10 things to watch out for when...Starting to invest
Calculate your worth: Make a note of all your assets, no matter how insignificant they seem. That way, you can work out what sort of investment suits you and over what time frame.
Don't spend more than you earn: If you live in debt, there is no point considering investing in stocks. Paying hefty credit-card charges each month will eat away any investment returns you may earn.
Know your risk levels: Think carefully about your future plans and where you would like to be in a few years' time. Consider the objective behind your decision to invest: are you aiming to retire in a decade, or are you saving for a deposit on a house? Your age and circumstances, as well as economic conditions, will determine the right investment for you.
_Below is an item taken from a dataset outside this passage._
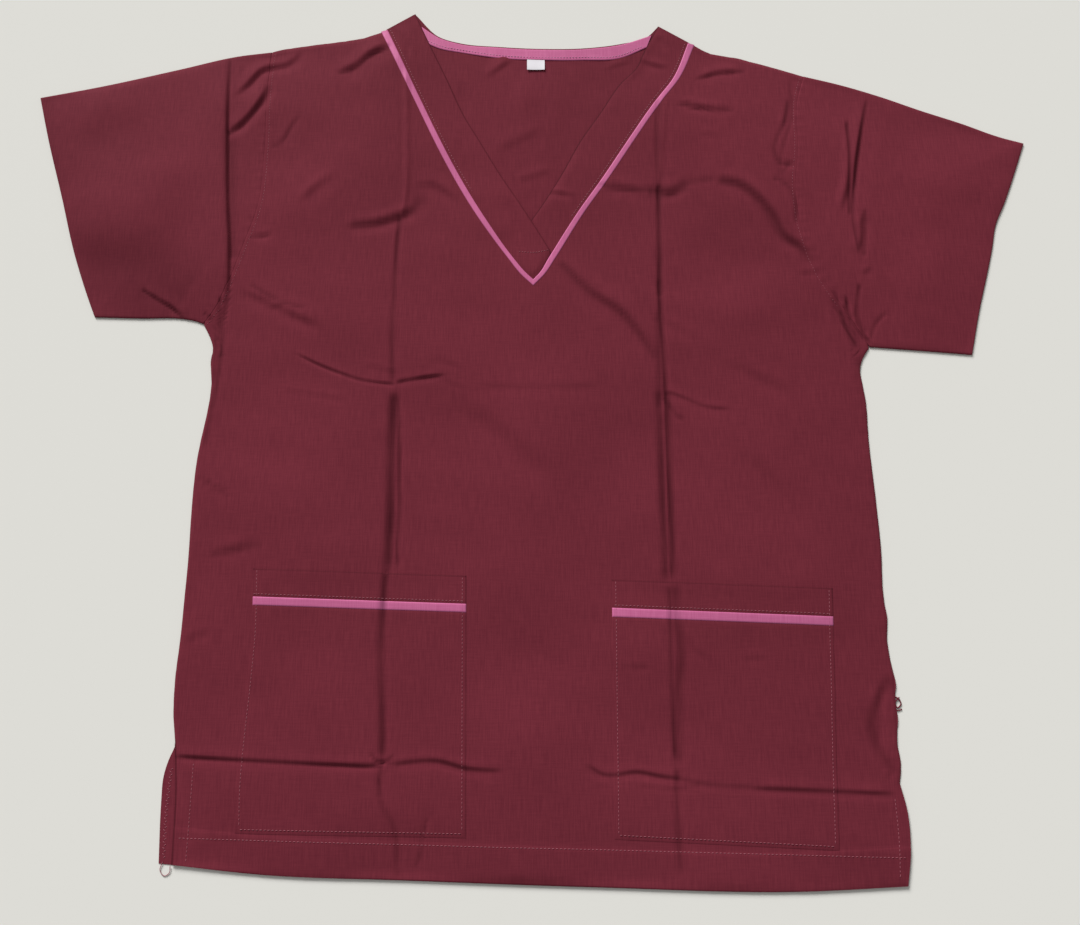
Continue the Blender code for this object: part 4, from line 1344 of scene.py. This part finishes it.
def build_stage():
    """A plain pale floor, a soft light from beyond the neck and a little to the left, and the camera."""
    size = sizes()
    mesh = bpy.data.meshes.new("floor")
    corners = np.array([(-4, -4, 0), (4, -4, 0), (4, 4, 0), (-4, 4, 0)], float)
    mesh.from_pydata(corners, [], [(0, 1, 2, 3)])
    floor = bpy.data.objects.new("floor", mesh)
    bpy.context.scene.collection.objects.link(floor)
    floor.data.materials.append(plain_finish("finish_floor", tuple(colours().floor), 0.85))
    lamp = bpy.data.lights.new("sun", "SUN")
    lamp.energy = size.key_power
    lamp.angle = size.key_softness
    lamp.color = (1.0, 0.99, 0.97)
    holder = bpy.data.objects.new("sun", lamp)
    turned_from_y = math.radians(24.0)
    holder.rotation_euler = (size.key_height - 0.5 * math.pi, 0.0, turned_from_y)
    bpy.context.scene.collection.objects.link(holder)
    world = bpy.data.worlds.new("soft_room")
    world.use_nodes = True
    world.node_tree.nodes["Background"].inputs["Color"].default_value = (1.0, 0.985, 0.965, 1.0)
    world.node_tree.nodes["Background"].inputs["Strength"].default_value = size.fill_strength
    bpy.context.scene.world = world
    camera = bpy.data.cameras.new("camera")
    camera.lens = 36.0
    camera.sensor_width = 36.0
    holder = bpy.data.objects.new("camera", camera)
    holder.location = (0.00977, -0.27059, 0.86223)
    holder.rotation_euler = (size.camera_tilt, 0.0, 0.0)
    bpy.context.scene.collection.objects.link(holder)
    bpy.context.scene.camera = holder
    bpy.context.scene.view_settings.view_transform = "Standard"


# ---- settings, operators and panel ----


def number_property(name, description, default, **limits):
    """A number that a user may change."""
    return bpy.props.FloatProperty(name=name, description=description, default=default, **limits)


def length_property(name, description, default, lowest):
    """A length in metres that a user may change."""
    return number_property(name, description, default, min=lowest, unit="LENGTH")


def angle_property(name, description, degrees):
    """An angle that a user may change, kept in radians."""
    return number_property(name, description, math.radians(degrees), subtype="ANGLE")


class ScrubTopSizes(bpy.types.PropertyGroup):
    """Sizes and amounts a user may change before building."""

    cloth_thickness: length_property("Cloth thickness", "Wall of each layer of cloth", 0.00042, 0.0002)
    loft: length_property("Loft", "Rise of the upper sheet away from its edges", 0.0022, 0.0)
    fold_depth: number_property("Fold depth", "Share of each fold's listed height", 1.0, min=0.0)
    fold_shade: number_property("Fold shade", "Darkening for each mm of a trough", 0.34, min=0.0, max=0.6)
    stitch_pitch: length_property("Stitch pitch", "Distance from one stitch to the next", 0.003, 0.001)
    stitch_length: length_property("Stitch length", "Visible length of a stitch", 0.0022, 0.0005)
    thread_thickness: length_property("Thread thickness", "Width of the sewing thread", 0.0005, 0.0001)
    key_power: number_property("Key light", "Strength of the main light", 4.15, min=0.0)
    key_height: angle_property("Key light height", "Angle of the main light above the floor", 28.0)
    key_softness: angle_property("Key light softness", "Angle the main light fills", 26.0)
    fill_strength: number_property("Room light", "Strength of the even light all round", 0.33, min=0.0)
    camera_tilt: angle_property("Camera tilt", "Tilt from looking straight down", 14.5)


def colour_property(name, description, default):
    """A colour that a user may change."""
    return bpy.props.FloatVectorProperty(
        name=name, description=description, default=default, size=4, min=0.0, max=1.0, subtype="COLOR",
    )


class ScrubTopColours(bpy.types.PropertyGroup):
    """Colours of the cloths, threads and floor."""

    burgundy: colour_property("Burgundy", "Darker tone of the main cloth", (0.13, 0.02, 0.033, 1.0))
    burgundy_light: colour_property("Burgundy, light", "Its lighter tone", (0.172, 0.028, 0.043, 1.0))
    pink: colour_property("Pink", "Darker tone of the contrast cloth", (0.46, 0.105, 0.24, 1.0))
    pink_light: colour_property("Pink, light", "Its lighter tone", (0.56, 0.15, 0.31, 1.0))
    tape: colour_property("Tape", "The blank size tag", (0.74, 0.72, 0.77, 1.0))
    burgundy_thread: colour_property("Burgundy thread", "Main stitches", (0.31, 0.085, 0.118, 1.0))
    pink_thread: colour_property("Pink thread", "Stitches on the facing", (0.66, 0.30, 0.50, 1.0))
    floor: colour_property("Floor", "The plain floor", (0.76, 0.76, 0.73, 1.0))


# Each sheet's cut: width, length and area in metres, and what it lies on.
CUTS = {
    "back_panel_cloth": (0.568, 0.758, 0.372, ["floor"]),
    "front_panel_cloth": (0.562, 0.740, 0.350, ["back_panel_cloth"]),
    "sleeve_left_cloth": (0.500, 0.210, 0.076, ["floor"]),
    "sleeve_right_cloth": (0.500, 0.200, 0.072, ["floor"]),
    "neckband_left_cloth": (0.042, 0.300, 0.0090, ["back_panel_cloth", "neckband_right_cloth"]),
    "neckband_right_cloth": (0.042, 0.290, 0.0088, ["back_panel_cloth"]),
    "back_neck_facing_cloth": (0.014, 0.230, 0.0027, ["back_panel_cloth"]),
    "pocket_left_bag_cloth": (0.176, 0.174, 0.0300, ["front_panel_cloth"]),
    "pocket_right_bag_cloth": (0.174, 0.170, 0.0288, ["front_panel_cloth"]),
    "pocket_left_band_cloth": (0.172, 0.0237, 0.0040, ["front_panel_cloth"]),
    "pocket_right_band_cloth": (0.177, 0.0237, 0.0041, ["front_panel_cloth"]),
}
CARRIED = {
    "back_panel_cloth": ["size_tag_tape", "loose_thread_loop", "loose_thread_tuft"],
    "front_panel_cloth": ["burgundy_stitching"],
    "neckband_left_cloth": ["neck_piping_left_cloth"],
    "neckband_right_cloth": ["neck_piping_right_cloth"],
    "back_neck_facing_cloth": ["pink_stitching"],
    "pocket_left_bag_cloth": ["pocket_left_piping_cloth"],
    "pocket_right_bag_cloth": ["pocket_right_piping_cloth"],
}


def declare_cloth():
    """Goes through every sheet's cut and looks up the small pieces listed as sewn to it; nothing is set."""
    for name, (width, length, area, below) in CUTS.items():
        [bpy.data.objects[small] for small in CARRIED.get(name, [])]
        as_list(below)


class SCRUBTOP_OT_stage(bpy.types.Operator):
    """Makes the floor, the lights and the camera"""

    bl_idname = "scrub_top.stage"
    bl_label = "Stage"

    def execute(self, context):
        build_stage()
        return {"FINISHED"}


class SCRUBTOP_OT_back_panel(bpy.types.Operator):
    """Makes the back panel, flat on the floor"""

    bl_idname = "scrub_top.back_panel"
    bl_label = "Back panel"

    def execute(self, context):
        build_back_panel()
        return {"FINISHED"}


class SCRUBTOP_OT_front_panel(bpy.types.Operator):
    """Makes the front panel with its V, its folds and its hem"""

    bl_idname = "scrub_top.front_panel"
    bl_label = "Front panel"

    def execute(self, context):
        build_front_panel()
        return {"FINISHED"}


class SCRUBTOP_OT_sleeves(bpy.types.Operator):
    """Makes both sleeves as flattened tubes"""

    bl_idname = "scrub_top.sleeves"
    bl_label = "Sleeves"

    def execute(self, context):
        build_sleeve("left", ARMHOLE_LEFT, SLEEVE_LEFT_CUFF, SLEEVE_LEFT_TOP, SLEEVE_LEFT_UNDER)
        build_sleeve("right", ARMHOLE_RIGHT, SLEEVE_RIGHT_CUFF, SLEEVE_RIGHT_TOP, SLEEVE_RIGHT_UNDER)
        return {"FINISHED"}


class SCRUBTOP_OT_neck_pipings(bpy.types.Operator):
    """Makes the two contrast strips round the V"""

    bl_idname = "scrub_top.neck_pipings"
    bl_label = "Neck pipings"

    def execute(self, context):
        build_neck_pipings()
        return {"FINISHED"}


class SCRUBTOP_OT_neckbands(bpy.types.Operator):
    """Makes the two neckbands, crossed at the V"""

    bl_idname = "scrub_top.neckbands"
    bl_label = "Neckbands"

    def execute(self, context):
        build_neckbands()
        return {"FINISHED"}


class SCRUBTOP_OT_facing(bpy.types.Operator):
    """Makes the contrast facing inside the back neck"""

    bl_idname = "scrub_top.facing"
    bl_label = "Back neck facing"

    def execute(self, context):
        build_facing()
        return {"FINISHED"}


class SCRUBTOP_OT_size_tag(bpy.types.Operator):
    """Makes the blank size tag"""

    bl_idname = "scrub_top.size_tag"
    bl_label = "Size tag"

    def execute(self, context):
        build_tag()
        return {"FINISHED"}


class SCRUBTOP_OT_pockets(bpy.types.Operator):
    """Makes both patch pockets, each a band, a contrast strip and a bag"""

    bl_idname = "scrub_top.pockets"
    bl_label = "Pockets"

    def execute(self, context):
        for side in POCKETS:
            build_pocket(side)
        return {"FINISHED"}


class SCRUBTOP_OT_stitching(bpy.types.Operator):
    """Makes the visible rows of stitches"""

    bl_idname = "scrub_top.stitching"
    bl_label = "Stitching"

    def execute(self, context):
        build_stitching()
        return {"FINISHED"}


class SCRUBTOP_OT_loose_threads(bpy.types.Operator):
    """Makes the thread ends at the hem corner and the right side seam"""

    bl_idname = "scrub_top.loose_threads"
    bl_label = "Loose threads"

    def execute(self, context):
        build_loose_threads()
        return {"FINISHED"}


class SCRUBTOP_OT_declare_cloth(bpy.types.Operator):
    """Runs declare_cloth, which only looks up the small pieces listed for each sheet"""

    bl_idname = "scrub_top.declare_cloth"
    bl_label = "Declare the cloth"

    def execute(self, context):
        declare_cloth()
        return {"FINISHED"}


class SCRUBTOP_PT_panel(bpy.types.Panel):
    """The settings and the pieces, in the 3D view's sidebar"""

    bl_idname = "SCRUBTOP_PT_panel"
    bl_label = "Scrub Top"
    bl_space_type = "VIEW_3D"
    bl_region_type = "UI"
    bl_category = "Scrub Top"

    def draw(self, context):
        layout = self.layout
        for settings in (context.scene.scrub_top_sizes, context.scene.scrub_top_colours):
            column = layout.column()
            for name in settings.__annotations__:
                column.prop(settings, name)
        column = layout.column()
        for maker in OPERATORS:
            column.operator(maker.bl_idname)


OPERATORS = (
    SCRUBTOP_OT_stage, SCRUBTOP_OT_back_panel, SCRUBTOP_OT_front_panel, SCRUBTOP_OT_sleeves,
    SCRUBTOP_OT_neck_pipings, SCRUBTOP_OT_neckbands, SCRUBTOP_OT_facing, SCRUBTOP_OT_size_tag,
    SCRUBTOP_OT_pockets, SCRUBTOP_OT_stitching, SCRUBTOP_OT_loose_threads, SCRUBTOP_OT_declare_cloth,
)
CLASSES = (ScrubTopSizes, ScrubTopColours, *OPERATORS, SCRUBTOP_PT_panel)


def register():
    """Registers the classes and puts both groups of settings on the scene."""
    for item in CLASSES:
        bpy.utils.register_class(item)
    bpy.types.Scene.scrub_top_sizes = bpy.props.PointerProperty(type=ScrubTopSizes)
    bpy.types.Scene.scrub_top_colours = bpy.props.PointerProperty(type=ScrubTopColours)


def unregister():
    """Takes away what register() added."""
    del bpy.types.Scene.scrub_top_colours
    del bpy.types.Scene.scrub_top_sizes
    for item in reversed(CLASSES):
        bpy.utils.unregister_class(item)


def main():
    """Builds every piece in order."""
    register()
    bpy.ops.scrub_top.stage()
    bpy.ops.scrub_top.back_panel()
    bpy.ops.scrub_top.front_panel()
    bpy.ops.scrub_top.sleeves()
    bpy.ops.scrub_top.neck_pipings()
    bpy.ops.scrub_top.neckbands()
    bpy.ops.scrub_top.facing()
    bpy.ops.scrub_top.size_tag()
    bpy.ops.scrub_top.pockets()
    bpy.ops.scrub_top.stitching()
    bpy.ops.scrub_top.loose_threads()
    bpy.ops.scrub_top.declare_cloth()


if __name__ == "__main__":
    main()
Have a nest egg: Keep at least three months' wages available in cash before considering any other investment. That way, you will not lose out by having to liquidate a poorly-performing asset at an unfavourable time.
Learn the basics: Find out about various asset classes and their characteristics. The market for property may appear favourable for first-time homebuyers, but a house is an illiquid investment. Equities are relatively volatile, but can be liquidated quickly.
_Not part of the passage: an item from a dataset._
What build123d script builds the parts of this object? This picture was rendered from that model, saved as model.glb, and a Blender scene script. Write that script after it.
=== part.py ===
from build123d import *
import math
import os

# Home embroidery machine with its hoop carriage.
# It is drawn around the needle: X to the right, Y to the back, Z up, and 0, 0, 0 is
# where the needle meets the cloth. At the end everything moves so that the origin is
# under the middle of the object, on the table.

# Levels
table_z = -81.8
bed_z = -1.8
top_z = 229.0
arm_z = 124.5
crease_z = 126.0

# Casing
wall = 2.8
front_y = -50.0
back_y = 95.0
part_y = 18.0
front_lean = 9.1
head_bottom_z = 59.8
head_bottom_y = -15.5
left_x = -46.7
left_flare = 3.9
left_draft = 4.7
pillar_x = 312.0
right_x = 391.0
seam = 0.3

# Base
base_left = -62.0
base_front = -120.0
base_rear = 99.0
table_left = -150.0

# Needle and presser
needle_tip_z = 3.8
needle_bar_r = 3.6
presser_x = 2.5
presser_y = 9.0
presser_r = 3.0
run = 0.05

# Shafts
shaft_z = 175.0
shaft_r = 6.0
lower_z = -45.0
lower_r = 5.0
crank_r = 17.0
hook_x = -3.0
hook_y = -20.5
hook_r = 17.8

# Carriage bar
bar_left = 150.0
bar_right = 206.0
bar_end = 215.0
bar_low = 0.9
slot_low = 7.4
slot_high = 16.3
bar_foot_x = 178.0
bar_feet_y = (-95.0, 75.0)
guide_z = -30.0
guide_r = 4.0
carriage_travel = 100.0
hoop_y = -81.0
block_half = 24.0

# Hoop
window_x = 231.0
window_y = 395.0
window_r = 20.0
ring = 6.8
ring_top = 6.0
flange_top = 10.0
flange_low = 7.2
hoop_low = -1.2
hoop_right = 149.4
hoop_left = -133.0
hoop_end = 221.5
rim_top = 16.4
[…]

Dollar-cost average: First-time investors have a lot to learn. By contributing a small amount to a savings plan each month, you avoid having to decide when the time is right to buy - a skill even most mature investors fail to get right. Regular contributions take the emotion out of investing.
Take advice: Avoid following the herd and buying into the latest fashionable initial public offering. News takes a long time to filter down to the guy in the street and chances are that any hot tip is past its sell-by date. Spend some time with a financial adviser, read the papers or books on investing. That way, you can make educated decisions.
Build a core position: Create a core investment portfolio in something solid such as blue-chip stocks that will bring in steady gains over the years.
Diversify: Once you have a core position, look around for satellite investments that may spice up your portfolio. Do not only buy equities, consider bonds, property or collectibles to protect yourself against poor performance in one asset class.
Hang in there: Stick to your plan, even if your investment seems to be floundering. New investors are often driven by emotion and react at the wrong times. Financial experts will tell you that timing the market is almost impossible, but time in the market will eventually pay off.